Capolavori della modernità
Da Winterthur a Rovereto
La nuova mostra “soft” del Mart, quella per intenderci che annualmente attira il maggior numero di visitatori, è incentrata su 240 capolavori del Kunstmuseum di Winterthur, acquistati dalla Società di Belle Arti della città svizzera fin dalla fine dell’Ottocento.
Non si tratta della solita selezione di grandi nomi senza sostanza, ma di un’operazione che di per sé potrebbe essere un’opera di qualche artista concettuale: un museo nel museo. Le sale espositive del Kunstmuseum sono infatti in ristrutturazione: da qui l’occasione pressoché unica di poter attingere a tutti i capolavori della collezione, sviluppando così un percorso qualitativamente forte che dall’impressionismo giunge fino alla contemporaneità.
La mostra, dal taglio cronologico, parte da Boudin e Corot, artisti francesi che più anticiparono, con il passaggio dalla pittura in studio a quella en plein air, la strada poi intrapresa dagli impressionisti. L’amore per la pittura dal vero segna anche alcune opere esposte dello stesso gruppo impressionista, la cui prima esposizione risale al 1874. Tra i vari Degas, Sisley e Pissarro, segnaliamo per la ricercatezza nell’esprimere i vari elementi atmosferici Varengeville, bassa marea (1882) di Claude Monet, mentre per quanto riguarda i post-impressionisti, tra tele di Cézanne e Rousseau, incontriamo uno dei dipinti-icona della mostra, il Ritratto di Joseph Roulin (1888) di Vincent Van Gogh, sintetizzato con estrema naturalezza in una bicromia giallo-blu. La stessa intensità di cromie ritornerà due decenni dopo nelle opere dei fauves Vlamink e Marquet, ambedue documentati in mostra.

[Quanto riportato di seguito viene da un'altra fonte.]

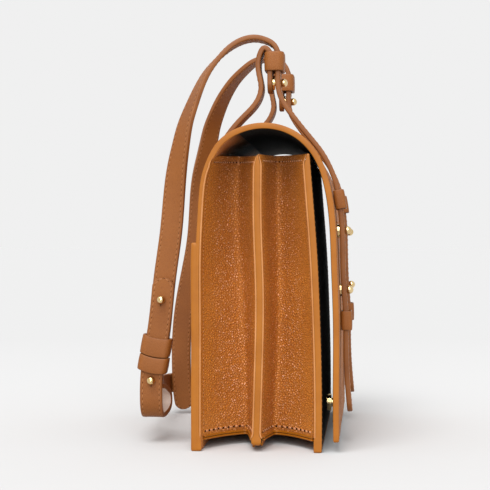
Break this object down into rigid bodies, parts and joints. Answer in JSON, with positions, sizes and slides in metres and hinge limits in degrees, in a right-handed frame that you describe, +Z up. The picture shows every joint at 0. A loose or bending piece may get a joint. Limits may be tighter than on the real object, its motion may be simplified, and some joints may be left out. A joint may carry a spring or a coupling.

Seguono le sale dedicate alla linea romantico-simbolista, che da Delacroix giunge fino alla pittura onirica di Odilon Redon e di Ferdinand Hodler. Di quest’ultimo, tra i maggiori pittori svizzeri della modernità, sono esposti alcuni intensi paesaggi e una vasta tela fortemente evocativa, Sguardo sull’infinito. Rimanendo in ambito simbolista, tra i numerosi dipinti di Félix Vallotton, di particolare interesse risulta il Pont Neuf (1901), opera nella quale traspare il tema della brulicante folla urbana, già al centro dell’opera di Pissarro esposta nelle sale precedenti. Proseguendo nella successione delle sale, dalla spiritualità universale si passa, con la schiera dei pittori Nabis (Denis, Vuillard e soprattutto Bonnard) a una pittura fortemente intimista, fatta di tremolanti paesaggi introspettivi ed evanescenti interni domestici dominati da un senso di quiete e candore.
Nelle sale successive si incontrano alcune opere realizzate delle principali avanguardie artistiche d’inizio secolo: il surrealismo di Ernst, Tanguy e Magritte, che con Il mondo perduto (1928) apre alle ricerche verbo-visuali; la Neue Sachlichkeit e la sua teatralmente algida analisi della realtà, a tratti affine alla Metafisica, come in Fantasia (1921) di Niklaus Stoecklin; il cubismo, con Picasso, Gris e molte opere di Léger; infine l’astrattismo, sia nella versione lirica di Kandinsky e Klee, sia in quella più geometrica di Dalaunay, Van Doesburg e Mondrian.
La parte conclusiva della mostra è dedicata alle ricerche della seconda metà del Novecento. Di particolare rilevanza il filone neo-espressionista, con i forti cromatismi di Dubuffet, Jorn e Appel, e l’espressionismo astratto di Guston, Chamberlain e soprattutto Tobey. Tra gli italiani, oltre a lavori di Manzoni, Fontana, Kounellis, Paolini, Fabro e Merz, va senz’altro evidenziato un importante nucleo di tele di Giorgio Morandi (in occasione di una personale a Winterthur, Morandi compì nel 1956 il suo primo e unico viaggio oltre confine), mentre per la contemporaneità si segnala un gruppo di dipinti del tedesco Gerard Richter.
Accanto alle opere pittoriche il percorso è costellato anche da svariate sculture di Maillol, Medardo Rosso (il suo Ritratto di Henri Rouart del 1890 è la più grande scultura mai eseguita dall’artista), Picasso, Arp, Calder (occhio a non perderla, è appesa al soffitto!), Schwitters, Pevdner, Brancusi, Giacometti e altri.